Scan the following material for the string "piece" and copy each line in which it appears.
-- begin Extracted entries --
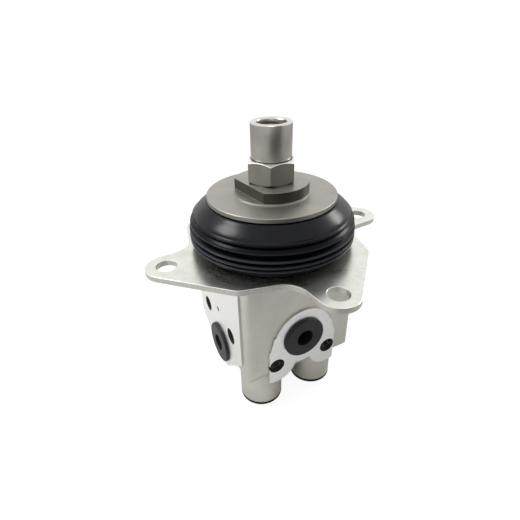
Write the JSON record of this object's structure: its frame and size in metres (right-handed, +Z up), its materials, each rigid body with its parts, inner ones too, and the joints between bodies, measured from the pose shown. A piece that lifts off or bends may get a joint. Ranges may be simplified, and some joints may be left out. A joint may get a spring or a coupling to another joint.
{
  "type": "hydraulic pilot joystick valve",
  "caption": "Hydraulic pilot valve: cast body with round feet and flange ports, eared mounting plate, bellows boot, tilting swash disk, lock nut and threaded lever sleeve.",
  "frame": {"origin": "on the lever axis, at the underside of the mounting plate, which is the body's top face", "axes": "+Z up the lever axis, -Y out of the front port, -X out of the side port"},
  "size_m": [0.1376, 0.1376, 0.1556],
  "materials": {
    "cast_aluminium": "sand-cast and blasted, with bright milled pads",
    "zinc_plate": "sheet steel, bright zinc plated",
    "black_rubber": "moulded nitrile rubber, soft sheen",
    "black_plastic": "moulded polyethylene",
    "spring_steel": "oiled spring wire",
    "bushing_steel": "turned steel",
    "blasted_steel": "turned steel, blasted and phosphated",
    "ground_steel": "hardened and ground steel"
  },
  "bodies": {
    "housing": {"valve_body": "cast_aluminium", "mounting_plate": "zinc_plate", "plate_screws": "zinc_plate", "base_yoke": "blasted_steel", "boot": "black_rubber", "clamp_ring": "zinc_plate", "front_port_plug": "black_plastic", "side_port_plug": "black_plastic", "guide_bushing_1": "bushing_steel", "pusher_seal_1": "black_rubber", "bushing_oring_1": "black_rubber", "return_spring_1": "spring_steel", "foot_plug_1": "black_plastic", "guide_bushing_2": "bushing_steel", "pusher_seal_2": "black_rubber", "bushing_oring_2": "black_rubber", "return_spring_2": "spring_steel", "foot_plug_2": "black_plastic", "guide_bushing_3": "bushing_steel", "pusher_seal_3": "black_rubber", "bushing_oring_3": "black_rubber", "return_spring_3": "spring_steel", "foot_plug_3": "black_plastic", "guide_bushing_4": "bushing_steel", "pusher_seal_4": "black_rubber", "bushing_oring_4": "black_rubber", "return_spring_4": "spring_steel", "foot_plug_4": "black_plastic"},
    "cross": {"joint_cross": "ground_steel", "base_pin": "ground_steel", "stud_pins": "ground_steel"},
    "lever": {"stud_yoke": "blasted_steel", "cam_disk": "blasted_steel", "lock_nut": "blasted_steel", "lever_coupling": "blasted_steel"},
    "plunger_1": {"pusher_1": "ground_steel", "spring_seat_1": "ground_steel"},
    "spool_1": {"spool_1": "ground_steel", "balance_spring_1": "spring_steel"},
    "plunger_2": {"pusher_2": "ground_steel", "spring_seat_2": "ground_steel"},
    "spool_2": {"spool_2": "ground_steel", "balance_spring_2": "spring_steel"},
    "plunger_3": {"pusher_3": "ground_steel", "spring_seat_3": "ground_steel"},
    "spool_3": {"spool_3": "ground_steel", "balance_spring_3": "spring_steel"},
    "plunger_4": {"pusher_4": "ground_steel", "spring_seat_4": "ground_steel"},
    "spool_4": {"spool_4": "ground_steel", "balance_spring_4": "spring_steel"}
  },
  "joints": [
    {"name": "lever_tilt_u", "type": "hinge", "parent": "housing", "child": "cross", "pos_m": [0, 0, 0.0165], "axis": [0.7071, 0.7071, 0], "range_deg": [-19, 19], "stiffness_Nm_per_rad": 3, "deforming": ["boot"]},
    {"name": "lever_tilt_v", "type": "hinge", "parent": "cross", "child": "lever", "pos_m": [0, 0, 0.0165], "axis": [-0.7071, 0.7071, 0], "range_deg": [-19, 19], "stiffness_Nm_per_rad": 3, "deforming": ["boot"]},
    {"name": "pusher_1_slide", "type": "slide", "parent": "housing", "child": "plunger_1", "axis": [0, 0, 1], "range_m": [-0.0082, 0.0082], "deforming": ["return_spring_1", "balance_spring_1"]},
    {"name": "spool_1_slide", "type": "slide", "parent": "housing", "child": "spool_1", "axis": [0, 0, 1], "range_m": [-0.0025, 0.0025], "deforming": ["balance_spring_1"]},
    {"name": "pusher_2_slide", "type": "slide", "parent": "housing", "child": "plunger_2", "axis": [0, 0, 1], "range_m": [-0.0082, 0.0082], "deforming": ["return_spring_2", "balance_spring_2"]},
    {"name": "spool_2_slide", "type": "slide", "parent": "housing", "child": "spool_2", "axis": [0, 0, 1], "range_m": [-0.0025, 0.0025], "deforming": ["balance_spring_2"]},
    {"name": "pusher_3_slide", "type": "slide", "parent": "housing", "child": "plunger_3", "axis": [0, 0, 1], "range_m": [-0.0082, 0.0082], "deforming": ["return_spring_3", "balance_spring_3"]},
    {"name": "spool_3_slide", "type": "slide", "parent": "housing", "child": "spool_3", "axis": [0, 0, 1], "range_m": [-0.0025, 0.0025], "deforming": ["balance_spring_3"]},
    {"name": "pusher_4_slide", "type": "slide", "parent": "housing", "child": "plunger_4", "axis": [0, 0, 1], "range_m": [-0.0082, 0.0082], "deforming": ["return_spring_4", "balance_spring_4"]},
    {"name": "spool_4_slide", "type": "slide", "parent": "housing", "child": "spool_4", "axis": [0, 0, 1], "range_m": [-0.0025, 0.0025], "deforming": ["balance_spring_4"]}
  ],
  "couplings": [
    {"joint": "pusher_1_slide", "follows": "lever_tilt_v", "m_per_rad": -0.0246},
    {"joint": "spool_1_slide", "follows": "lever_tilt_v", "m_per_rad": -0.0075},
    {"joint": "pusher_2_slide", "follows": "lever_tilt_u", "m_per_rad": 0.0246},
    {"joint": "spool_2_slide", "follows": "lever_tilt_u", "m_per_rad": 0.0075},
    {"joint": "pusher_3_slide", "follows": "lever_tilt_v", "m_per_rad": 0.0246},
    {"joint": "spool_3_slide", "follows": "lever_tilt_v", "m_per_rad": 0.0075},
    {"joint": "pusher_4_slide", "follows": "lever_tilt_u", "m_per_rad": -0.0246},
    {"joint": "spool_4_slide", "follows": "lever_tilt_u", "m_per_rad": -0.0075}
  ]
}
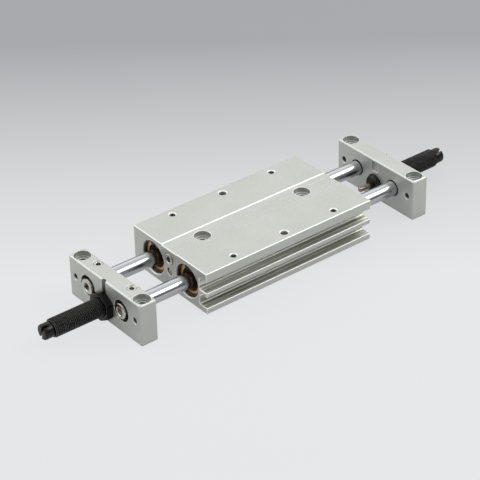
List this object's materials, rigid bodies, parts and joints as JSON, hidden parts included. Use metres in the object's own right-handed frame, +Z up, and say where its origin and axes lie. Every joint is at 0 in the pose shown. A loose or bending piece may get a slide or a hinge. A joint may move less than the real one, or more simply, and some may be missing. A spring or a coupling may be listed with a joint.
{
  "type": "twin rod pneumatic cylinder",
  "caption": "Twin rod pneumatic slide: a ported, slotted body travels on parallel chromed rods between end plates that carry threaded shock absorbers.",
  "frame": {"origin": "centre of the footprint, level with the feet of the end plates, with the body at mid-stroke", "axes": "+X along the rods towards the plate without set screws, +Y towards the side with the air ports, +Z up"},
  "size_m": [0.2608, 0.06, 0.0247],
  "materials": {
    "anodised_aluminium": "clear anodised, satin",
    "plain_aluminium": "turned",
    "hard_chromed_steel": "ground and hard chromed",
    "bearing_bronze": "turned",
    "seal_rubber": "moulded, matte",
    "black_oxide_steel": "black oxide, oiled",
    "nickel_plated_steel": "nickel plated",
    "bonded_magnet": "bonded, matte",
    "hardened_steel": "hardened and ground",
    "spring_steel": "drawn wire"
  },
  "bodies": {
    "frame": {"end_plate_left": "anodised_aluminium", "end_plate_right": "anodised_aluminium", "lock_nut_left": "black_oxide_steel", "lock_nut_right": "black_oxide_steel", "piston_clips": "black_oxide_steel", "piston_front": "plain_aluminium", "piston_magnet_front": "bonded_magnet", "piston_magnet_rear": "bonded_magnet", "piston_rear": "plain_aluminium", "piston_seal_front_left": "seal_rubber", "piston_seal_front_right": "seal_rubber", "piston_seal_rear_left": "seal_rubber", "piston_seal_rear_right": "seal_rubber", "rod_end_screws": "nickel_plated_steel", "rod_end_washers": "black_oxide_steel", "rod_front": "hard_chromed_steel", "rod_lock_screws": "nickel_plated_steel", "rod_rear": "hard_chromed_steel", "shock_cap_left": "black_oxide_steel", "shock_cap_right": "black_oxide_steel", "shock_guide_left": "black_oxide_steel", "shock_guide_right": "black_oxide_steel", "shock_spring_left": "spring_steel", "shock_spring_right": "spring_steel", "shock_tube_left": "black_oxide_steel", "shock_tube_right": "black_oxide_steel"},
    "housing": {"body": "anodised_aluminium", "bush_o_ring_front_left": "seal_rubber", "bush_o_ring_front_right": "seal_rubber", "bush_o_ring_rear_left": "seal_rubber", "bush_o_ring_rear_right": "seal_rubber", "end_pins": "nickel_plated_steel", "end_port_plugs": "nickel_plated_steel", "retaining_rings": "black_oxide_steel", "rod_bush_front_left": "bearing_bronze", "rod_bush_front_right": "bearing_bronze", "rod_bush_rear_left": "bearing_bronze", "rod_bush_rear_right": "bearing_bronze", "rod_seal_front_left": "seal_rubber", "rod_seal_front_right": "seal_rubber", "rod_seal_rear_left": "seal_rubber", "rod_seal_rear_right": "seal_rubber"},
    "plunger_left": {"shock_plunger_left": "hardened_steel"},
    "plunger_right": {"shock_plunger_right": "hardened_steel"}
  },
  "joints": [
    {"name": "body_slide", "type": "slide", "parent": "frame", "child": "housing", "axis": [1, 0, 0], "range_m": [-0.0186, 0.0186]},
    {"name": "plunger_left_slide", "type": "slide", "parent": "frame", "child": "plunger_left", "axis": [-1, 0, 0], "range_m": [0, 0.0065], "stiffness_N_per_m": 800, "springref_m": -0.006, "deforming": ["shock_spring_left"]},
    {"name": "plunger_right_slide", "type": "slide", "parent": "frame", "child": "plunger_right", "axis": [1, 0, 0], "range_m": [0, 0.0065], "stiffness_N_per_m": 800, "springref_m": -0.006, "deforming": ["shock_spring_right"]}
  ]
}
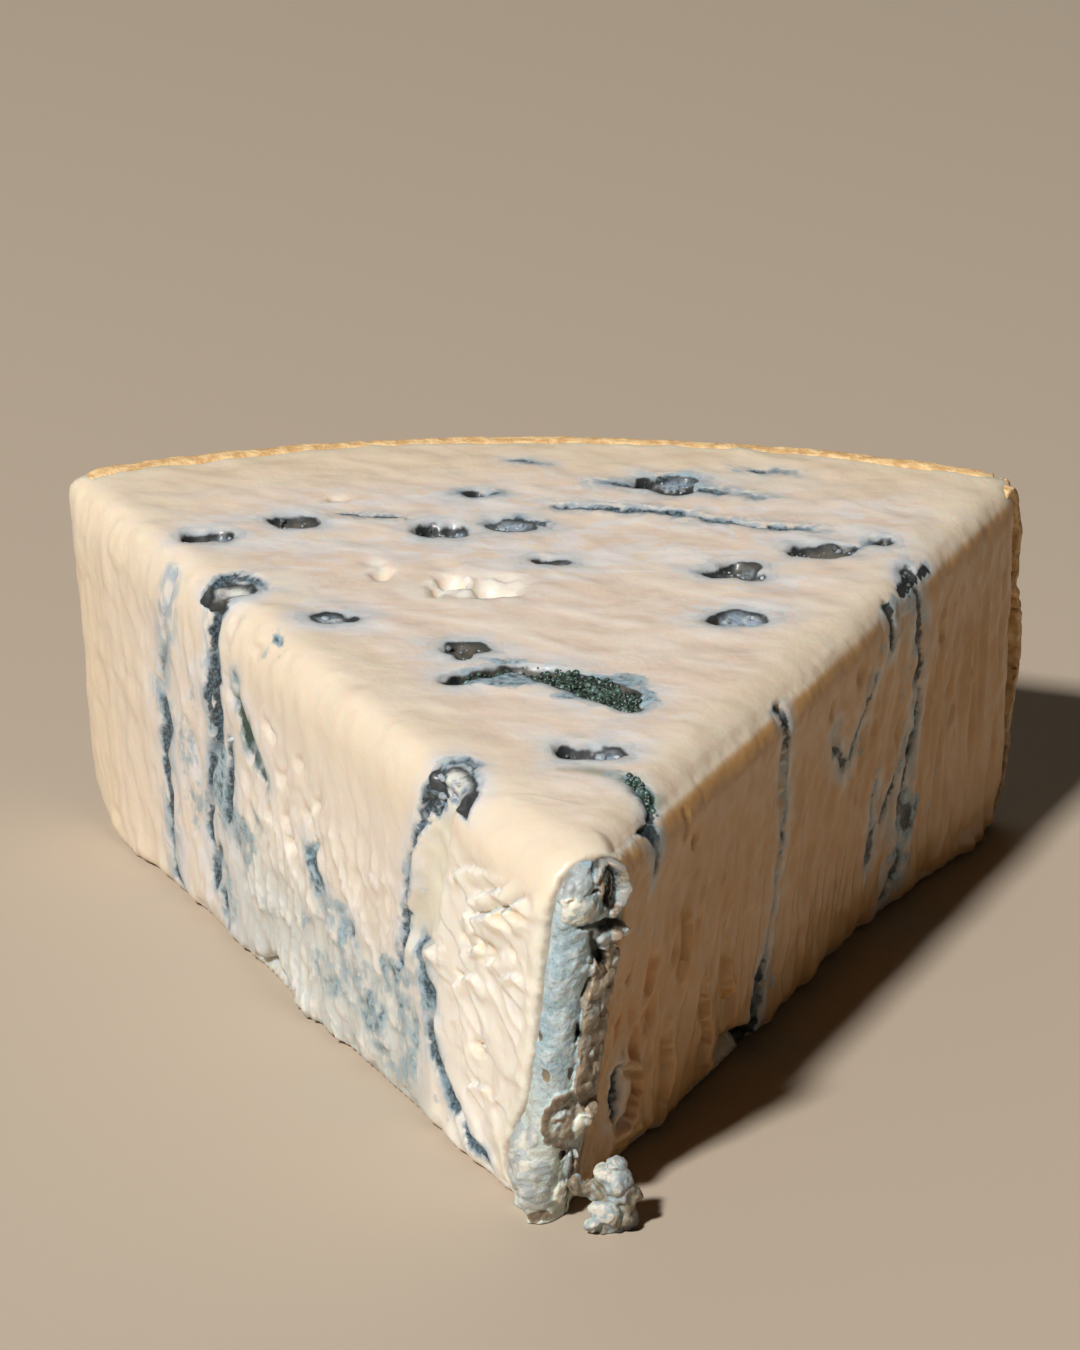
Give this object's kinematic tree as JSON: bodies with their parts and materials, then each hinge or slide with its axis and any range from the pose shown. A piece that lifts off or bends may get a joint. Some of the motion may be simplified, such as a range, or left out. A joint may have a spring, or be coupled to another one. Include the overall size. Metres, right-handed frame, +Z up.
{
  "type": "blue cheese wedge",
  "caption": "Wedge of soft blue cheese cut from a small wheel: needle holes lined with blue mould, a torn blunt nose and a natural rind at the heel. Stands on its flat base.",
  "frame": {"origin": "centre of the box of the flat base, at the height of the surface it rests on", "axes": "+Z up; +Y from the nose toward the rind at the heel; +X to the right, seen from the nose"},
  "size_m": [0.1108, 0.125, 0.043],
  "materials": {
    "paste": "satin",
    "mould": "matte",
    "rind": "matte"
  },
  "bodies": {
    "root": {"cheese_wedge": "paste"}
  },
  "joints": []
}
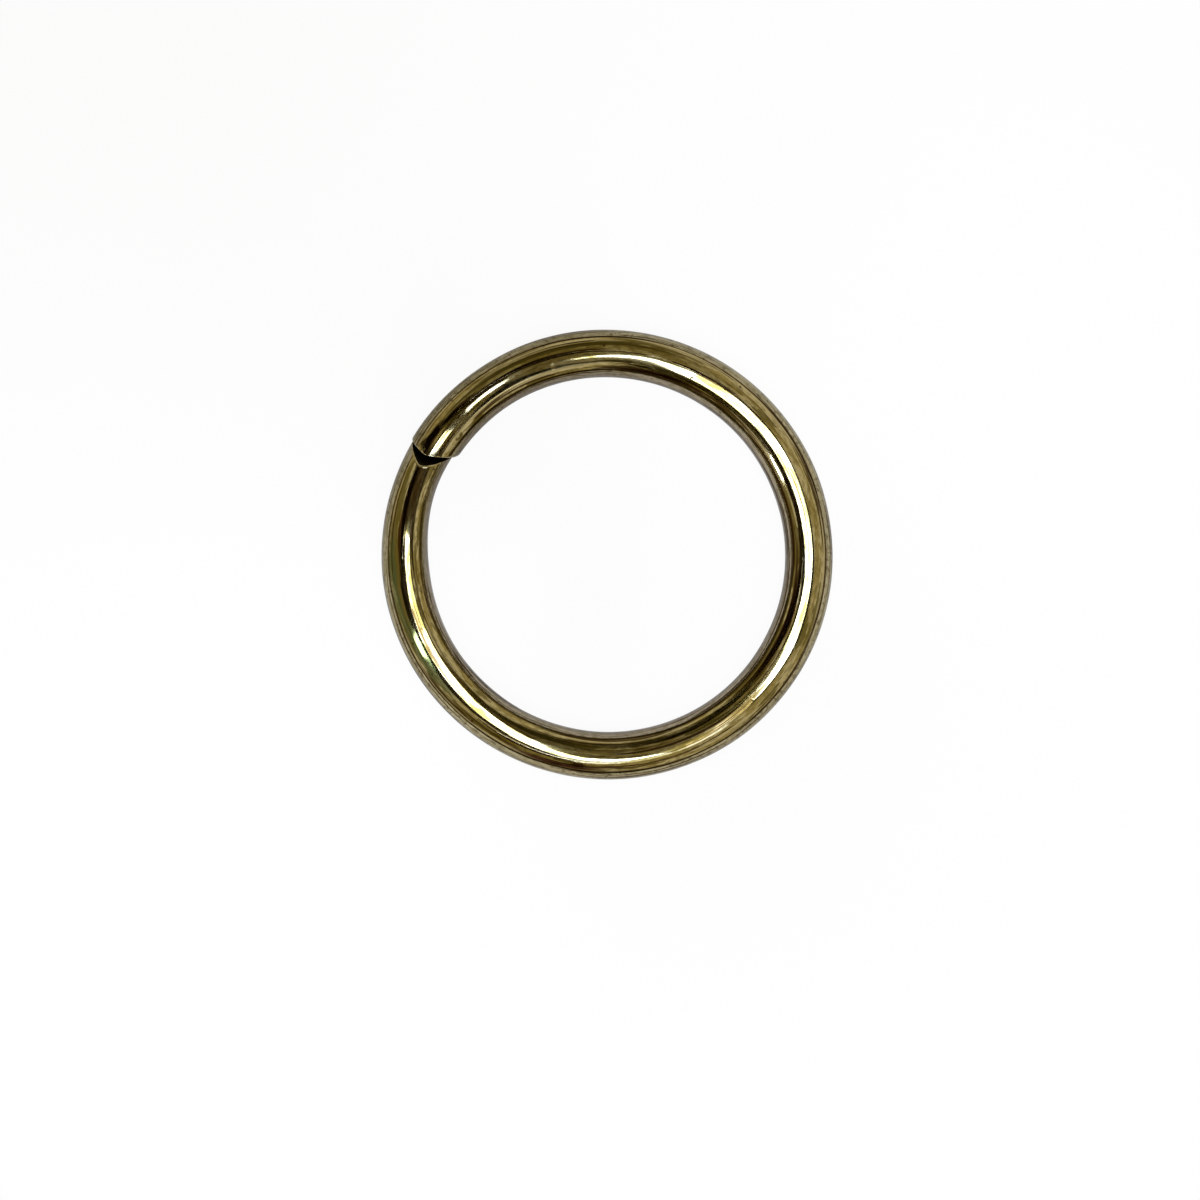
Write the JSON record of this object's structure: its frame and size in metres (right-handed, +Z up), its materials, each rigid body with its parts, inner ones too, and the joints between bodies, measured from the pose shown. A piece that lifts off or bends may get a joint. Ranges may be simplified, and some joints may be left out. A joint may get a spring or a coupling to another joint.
{
  "type": "split ring",
  "caption": "Open ring bent from round wire, its two sheared ends butted together, antique brass finish; for joining straps, cords and bags.",
  "frame": {"origin": "centre of the ring, halfway up the wire", "axes": "+Z straight up through the eye, out of the ring's plane; +X from the centre to the joint; the spread end of the wire is on the -Y side of the joint and the necked end on the +Y side"},
  "size_m": [0.0324, 0.032, 0.0034],
  "materials": {
    "antique_brass": "antique brass: polished high spots, brown and near-black stain in streaks along the wire, dark bare metal in the cut"
  },
  "bodies": {
    "root": {"split_ring": "antique_brass"}
  },
  "joints": []
}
-- end Extracted entries --
Reply to the task –
Write the JSON record of this object's structure: its frame and size in metres (right-handed, +Z up), its materials, each rigid body with its parts, inner ones too, and the joints between bodies, measured from the pose shown. A piece that lifts off or bends may get a joint. Ranges may be simplified, and some joints may be left out. A joint may get a spring or a coupling to another joint.
List this object's materials, rigid bodies, parts and joints as JSON, hidden parts included. Use metres in the object's own right-handed frame, +Z up, and say where its origin and axes lie. Every joint is at 0 in the pose shown. A loose or bending piece may get a slide or a hinge. A joint may move less than the real one, or more simply, and some may be missing. A spring or a coupling may be listed with a joint.
Give this object's kinematic tree as JSON: bodies with their parts and materials, then each hinge or slide with its axis and any range from the pose shown. A piece that lifts off or bends may get a joint. Some of the motion may be simplified, such as a range, or left out. A joint may have a spring, or be coupled to another one. Include the overall size. Metres, right-handed frame, +Z up.
Write the JSON record of this object's structure: its frame and size in metres (right-handed, +Z up), its materials, each rigid body with its parts, inner ones too, and the joints between bodies, measured from the pose shown. A piece that lifts off or bends may get a joint. Ranges may be simplified, and some joints may be left out. A joint may get a spring or a coupling to another joint.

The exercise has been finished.